The defendant, Dr. Robert Ferrante, 65, is accused of lacing an energy drink with cyanide before giving it to his wife, Dr. Autumn Klein, 41, in April 2013. She died three days later. Ferrante denies the charges.

The prosecutors' case relies heavily on computer records that they say show Ferrante bought the poison using a Pitt laboratory credit card, even though cyanide wasn't related to his research. Prosecutors have also said Ferrante did computer searches five days after his wife died to learn whether treatments Klein received after falling ill would have removed poison from her system.

Defense attorney William Difenderfer argued Thursday that prosecutors wrongly used subpoenas to obtain some computer records from Google and other sources. Difenderfer contends investigators should have instead obtained search warrants, which require prosecutors to present reasons to a judge for why the records should be seized.

Difenderfer is also challenging search warrants used to seize information from Ferrante's Pitt computer, claiming that action violated Ferrante's privacy because he also sent personal emails from it.

"There has to be some restriction ... on what they can do when they go into a computer," Difenderfer said. "People keep their entire lives in those things."

Assistant District Attorney Kee Song said Ferrante knew that Pitt's policy was that employees should not conduct personal business on their work computers so he didn't have any expectation of privacy.

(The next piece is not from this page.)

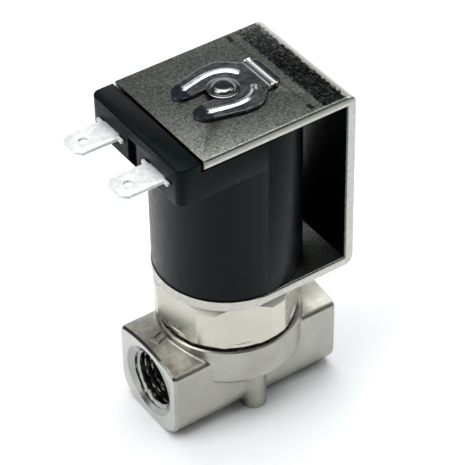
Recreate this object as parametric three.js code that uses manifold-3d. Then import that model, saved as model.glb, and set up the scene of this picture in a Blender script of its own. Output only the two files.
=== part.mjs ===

But a defense expert, Duquesne University professor Wes Oliver, said employers now expect workers will use their business computers for personal reasons, despite having official policies to the contrary.

"We no longer live in a world where you work at work and you relax at home,'' Oliver said. "Any court that believes that is really sort of living in the past."

Allegheny County Judge Jeffrey A. Manning will take several weeks before ruling whether the evidence can still be used at trial.

Ferrante is scheduled for trial Sept. 22. A jury will be picked in August in Dauphin County and bused in because of extensive pretrial publicity in the Pittsburgh area.